The 25-year-old Ceballo said immediately after the bout he agreed to face Eyubov because his promoter Tom Loeffler said it was the only way to get on this card and fight in front of his hometown fans in the big room at Madison Square Garden. Ceballo appeared once in The Theater at MSG last year on a Vasiliy Lomachenko undercard. Ceballo is one of the most decorated fighters in U.S. amatuer history, winning 17 national titles and five New York City Golden Gloves championships.
2016 U.S. Olympian and junior middleweight prospect Charles Conwell (10-0, 7 KOs) scored a 10-round unanimous decision victory over Courtney Pennington (12-4-3, 5 KOs). The official scores from ringside were 97-92, 97-92 and 96-93.
The 21-year-old Conwell had Pennington in trouble several times in the bout and opened up cuts over both eyes with a succession of left and right hooks. Pennington was hurt badly in the eighth round from a body shot and then a big left hook upstairs. Conwell decided to let up on his combinations and allowed Pennington to hold on to survive the round.

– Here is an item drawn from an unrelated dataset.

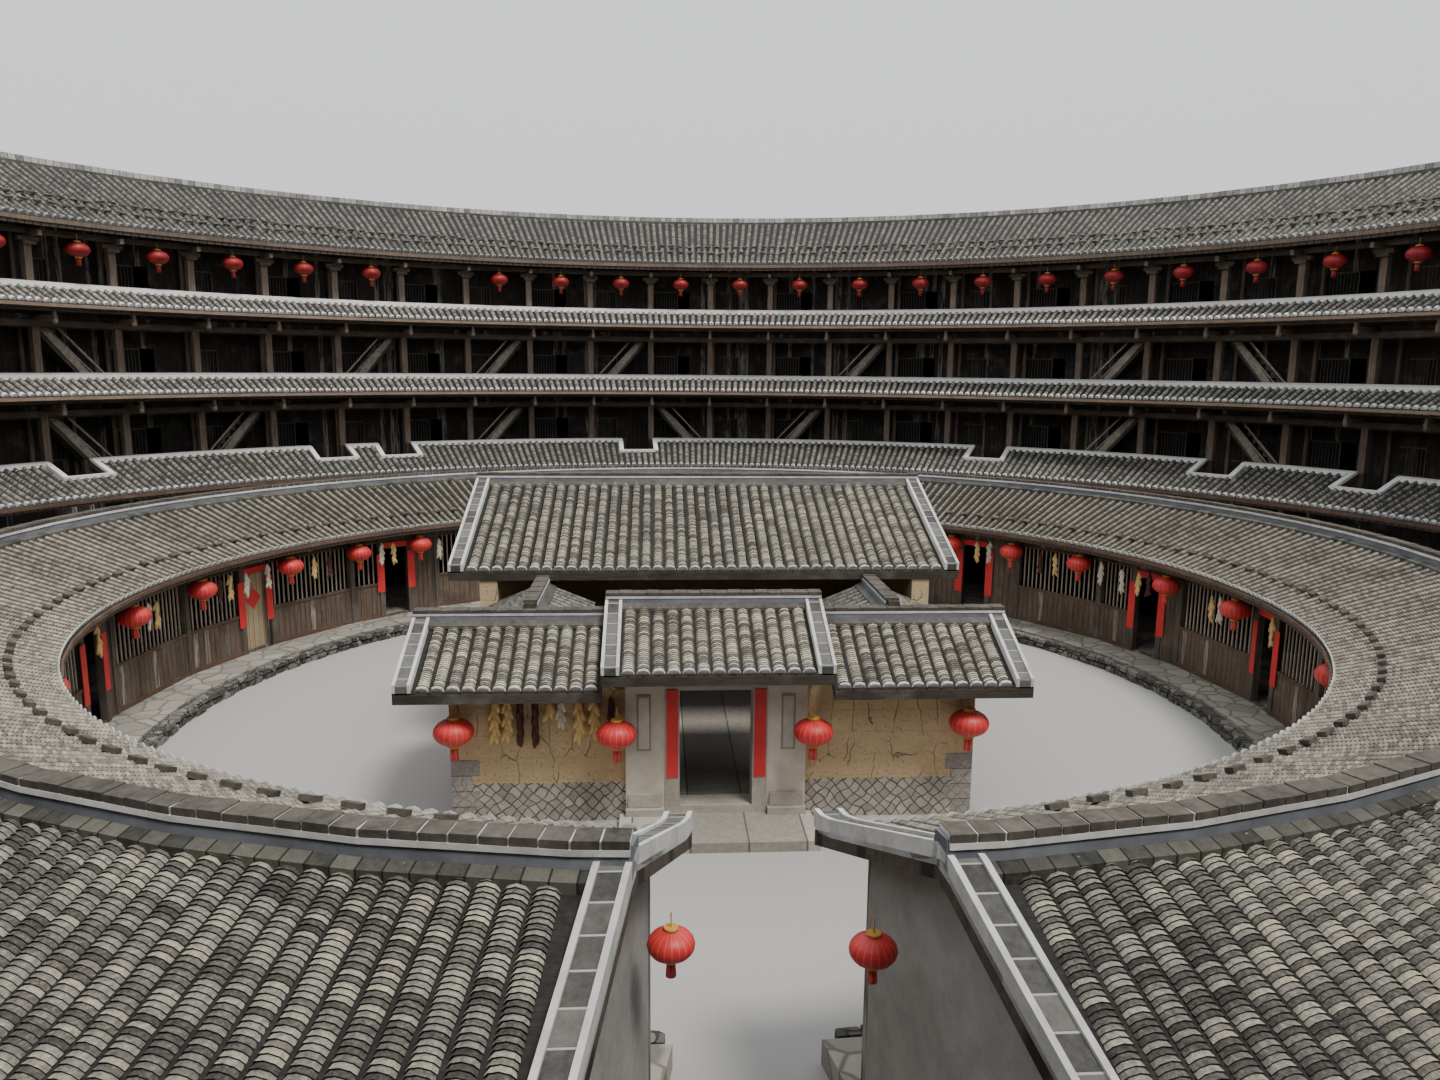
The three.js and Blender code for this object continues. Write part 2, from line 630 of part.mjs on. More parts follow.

Pennington was holding throughout the bout and was docked a point in the fifth by referee Arthur Mercante Jr. Conwell was the aggressor, landing his jab with precision and going to the body early and often to stun Pennington and keep him off balance.
Pennington had a few opportunities to connect with a right hand of his own but seemed tentative and resorted to throwing one punch at a time and then holding. Conwell moved well enough to control the tempo and catch Pennington walking in several times, which caused the fighter from Brooklyn to back off.
This was the first time Conwell went 10 rounds in what was the toughest opponent of his young pro career, as Pennington came into the bout having won four consecutive bouts, including victories over the likes of New York City fighters Boyd Melson and Steven Martinez before earning a draw with Jose de Jesus Macias last March. Conwell was coming off a stoppage victory over Manny Woods last December in Ohio.
Matchroom USA’s rising middleweight prospect Nikita Ababiy (5-0, 5 KOs) blew away previously unbeaten Juan Francisco Lopez Barajas (5-1, 3 KOs) scoring a quick first-round knockout. The official time of the stoppage was 41 seconds of the opening round.
Fighting at Madison Square Garden for the first time as a professional, the 20-year-old Ababiy landed a perfectly placed left-handed uppercut to the body, dropping Barajas in an instant. Following the count, the Mexican fighter stayed down for almost five minutes while ringside physicians tended to him.
The Brooklyn native is coming off a second-round stoppage victory over Dimitri Faltin this past April in London’s 02 Arena in his UK debut.
The opening bout of the evening between Jonathan Arroyo (3-0-1, 1 KO) and Jordan Morales (3-7, 2 KOs) was scratched right before showtime due to a medical issue with Morales.